If that wasn't enough to make Johnston a talk of the town, the next night, Lee Kernaghan asked him to join him at his sell-out show, and two days later, James won two Golden Guitars at the Country Music Awards.

Thomas: “It was so exciting. We went there with the strategy of making a splash, and we did.”

It was a good set-up for the album. Around the time of the album’s release, he kept his name and songs upfront with major festival appearances at the Deni Ute Muster in regional NSW (over 18,000 over the weekend) and his third set at Savannah In The Round in Far North Queensland, which drew 15,000.

Thomas says that despite the rapid rise, there’s still work to do in Australia to expand his fanbase. 

“Let me put it this way. James has 80,000 Spotify listeners in Sydney. Luke Combs, the biggest country artist at the moment, has 380,000 Spotify listeners in Sydney. So, James obviously has a lot more growth in his home territory.”

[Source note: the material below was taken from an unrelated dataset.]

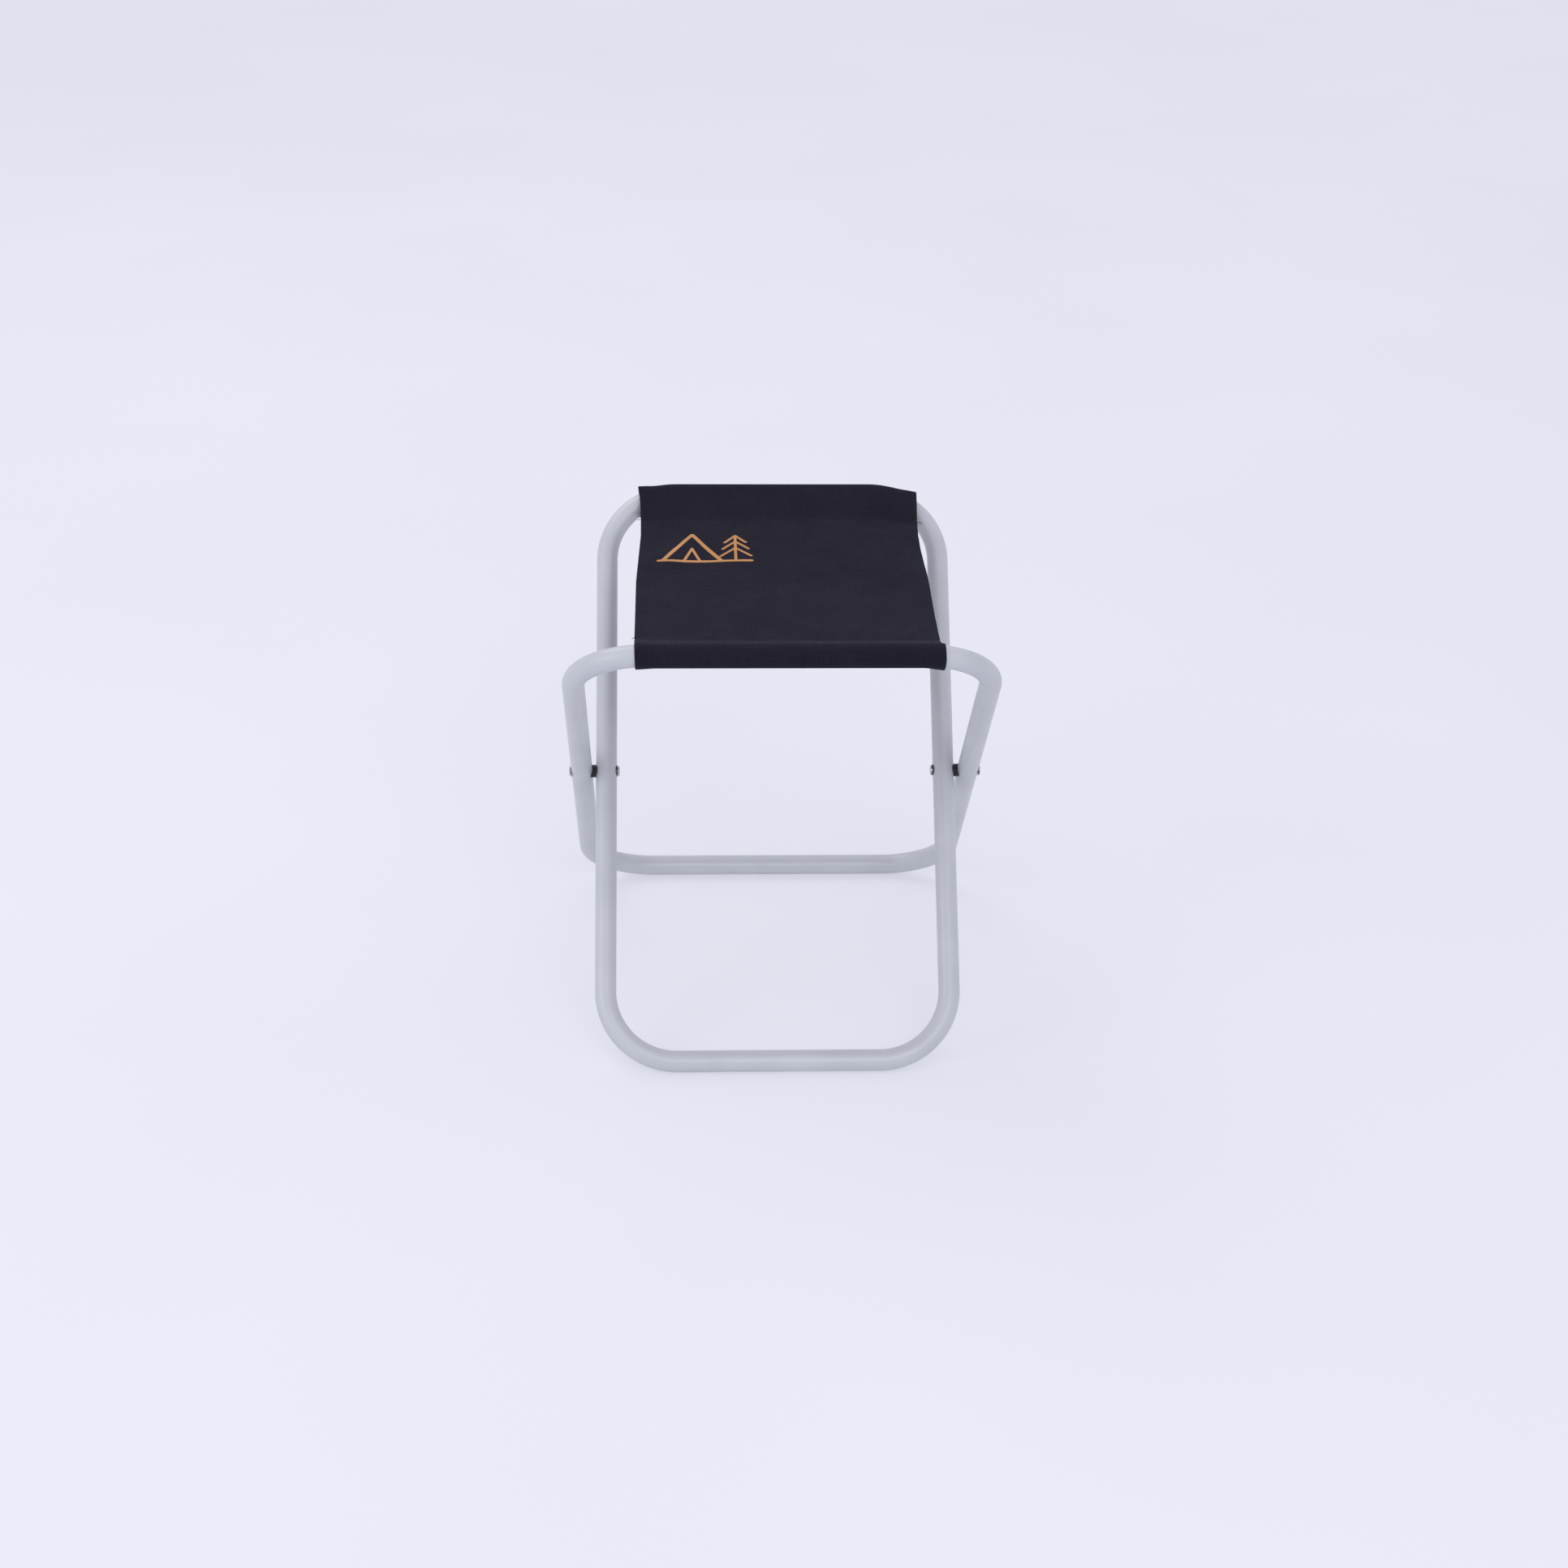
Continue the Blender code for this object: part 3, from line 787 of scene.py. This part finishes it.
def lay_out_cloth():
    """The whole cloth's middle surface: points[row, column], and each point's flat place.

    Row 0 is the free end under the front of the panel and the last row the one under its rear.
    """
    shares = column_shares()
    halves = []
    flat = []
    for is_rear in (False, True):
        sign = 1 if is_rear else -1
        half_width = INNER_HALF_WIDTH if is_rear else OUTER_HALF_WIDTH
        columns = []
        pocket_left, pocket_right = side_edges(sign * POCKET_STATION)
        for share in shares:
            x = pocket_left + share * (pocket_right - pocket_left)
            side_gap = min(x - pocket_left, pocket_right - x)
            line = half_profile(x, side_gap, half_width, is_rear)
            columns.append(smooth_along(line, ROUNDING_PASSES, ROUNDING_FIXED))
        lines = np.stack(columns, 1)
        steps = np.linalg.norm(np.diff(lines, axis=0), axis=2).mean(axis=1)
        along = sign * np.concatenate([[0.0], np.cumsum(steps)])
        left, right = side_edges(along)
        x = left[:, None] + shares[None, :] * (right - left)[:, None]
        y = sign * (BAR_OFFSET - lines[:, :, 0])
        z = REAR_BAR[2] + lines[:, :, 1]
        halves.append(np.stack([x, y, z], 2))
        flat.append(np.stack([x, np.repeat(along[:, None], len(shares), 1)], 2))
    points = np.concatenate([halves[0][:0:-1], halves[1]])
    places = np.concatenate([flat[0][:0:-1], flat[1]])
    return points, places


def wrinkles(places):
    """Small soft undulations of slack cloth, made of a few seeded waves."""
    source = np.random.default_rng(WRINKLE_SEED)
    height = np.zeros(places.shape[:2])
    for _ in range(WRINKLE_WAVES):
        length = source.uniform(*WRINKLE_LENGTHS)
        heading = source.uniform(0, 2 * pi)
        phase = source.uniform(0, 2 * pi)
        wave = (places[..., 0] * cos(heading) + places[..., 1] * sin(heading)) * 2 * pi / length
        height += np.sin(wave + phase) * length
    return height / np.abs(height).max()


def simulate_sag(points, places):
    """Let the panel between the seams hang by cloth simulation, and return how far it moved."""
    rows = np.where(np.abs(places[:, 0, 1]) <= PANEL_HALF)[0][::2]
    columns = np.unique(np.concatenate([[0], np.arange(4, points.shape[1] - 4, 2),
                                        [points.shape[1] - 1]]))
    coarse = points[np.ix_(rows, columns)]
    count = len(columns)
    faces = []
    for row in range(len(rows) - 1):
        for column in range(count - 1):
            corner = row * count + column
            faces.append((corner, corner + 1, corner + count + 1, corner + count))
    mesh = bpy.data.meshes.new("hanging_panel")
    mesh.from_pydata([tuple(p) for p in coarse.reshape(-1, 3)], [], faces)
    panel = bpy.data.objects.new("hanging_panel", mesh)
    bpy.context.scene.collection.objects.link(panel)
    seam_rows = list(range(2 * count)) + list(range((len(rows) - 2) * count, len(rows) * count))
    pinned = panel.vertex_groups.new(name="seams")
    pinned.add(seam_rows, 1.0, "REPLACE")
    cloth = panel.modifiers.new("hang", "CLOTH")
    for setting, value in SAG_SETTINGS.items():
        setattr(cloth.settings, setting, value)
    cloth.collision_settings.use_collision = False
    scene = bpy.context.scene
    for step in range(1, SAG_FRAMES + 1):
        scene.frame_set(step)
    evaluated = panel.evaluated_get(bpy.context.evaluated_depsgraph_get())
    hung = np.empty(len(mesh.vertices) * 3)
    evaluated.data.vertices.foreach_get("co", hung)
    moved = hung.reshape(coarse.shape) - coarse
    scene.frame_set(1)
    bpy.data.objects.remove(panel)
    moved = np.clip(np.nan_to_num(moved), -SAG_LIMIT, SAG_LIMIT)
    shift = np.zeros_like(points)
    inside = np.arange(rows[0], rows[-1] + 1)
    all_columns = np.arange(points.shape[1])
    for axis in range(3):
        by_row = np.stack([np.interp(all_columns, columns, line) for line in moved[..., axis]])
        shift[inside, :, axis] = np.stack(
            [np.interp(inside, rows, by_row[:, column]) for column in all_columns], 1)
    return shift


def surface_normals(points):
    """Unit normals of the cloth's grid of points, upward in its middle."""
    along_rows = np.gradient(points, axis=0)
    along_columns = np.gradient(points, axis=1)
    normals = np.cross(along_columns, along_rows)
    normals /= np.linalg.norm(normals, axis=2, keepdims=True)
    middle = points.shape[0] // 2
    if normals[middle, points.shape[1] // 2, 2] < 0:
        normals = -normals
    return normals


def groove(distance, width):
    """1 at no distance, falling away over the width."""
    return np.exp(-((distance / width) ** 2))


def cloth_thickness(places, side_gap):
    """How far the outer and inner faces stand from the middle surface."""
    along = np.abs(places[..., 1])
    hem = hem_share(side_gap)
    outer = CLOTH_HALF_THICKNESS + HEM_OUTER_EXTRA * hem
    inner = CLOTH_HALF_THICKNESS + HEM_EXTRA * hem
    stitch_wave = 0.6 + 0.4 * np.cos(2 * pi * places[..., 1] / STITCH_PITCH)
    hem_line = groove(side_gap - HEM_STITCH, HEM_GROOVE_WIDTH)
    outer = outer - HEM_GROOVE_DEPTH * hem_line * stitch_wave
    across_wave = 0.7 + 0.3 * np.cos(2 * pi * places[..., 0] / STITCH_PITCH)
    for row in (PANEL_HALF, PANEL_HALF + SEAM_ROW_GAP):
        seam_line = groove(along - row, SEAM_GROOVE_WIDTH)
        outer = outer - SEAM_GROOVE_DEPTH * seam_line * across_wave
    return outer, inner


# ---------------------------------------------------------------- cloth pieces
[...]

A “special announcement” will be made on Monday, October 16, for the Australian market.

From next year, the act will be travelling more to the U.S., the U.K. and Europe, where he’s already made his name via streaming services.

Nashville has become a second home, where he’s travelled a number of times to co-write songs.

Nashville-based hit-maker Justin Wantz produced 17 of the album’s 20 tracks, with other credits going to Australia’s Dr Gavin Carfoot and Liam Quinn (Guy Sebastian, Rita Ora) and bluegrass group Bering Strait member Ilya Toshinskiy.

Thomas suns up, “Country music is in a really exciting period at the moment, both in Australia and internationally. It’s a genre that's growing when many others are not.

“James is lucky that his career is entering a genre at a time where is so much room and opportunity. From my point of view, it’ll be an exciting time for any Australian country artist coming behind James.”

James Johnston’s ‘Raised Like That’ is out now.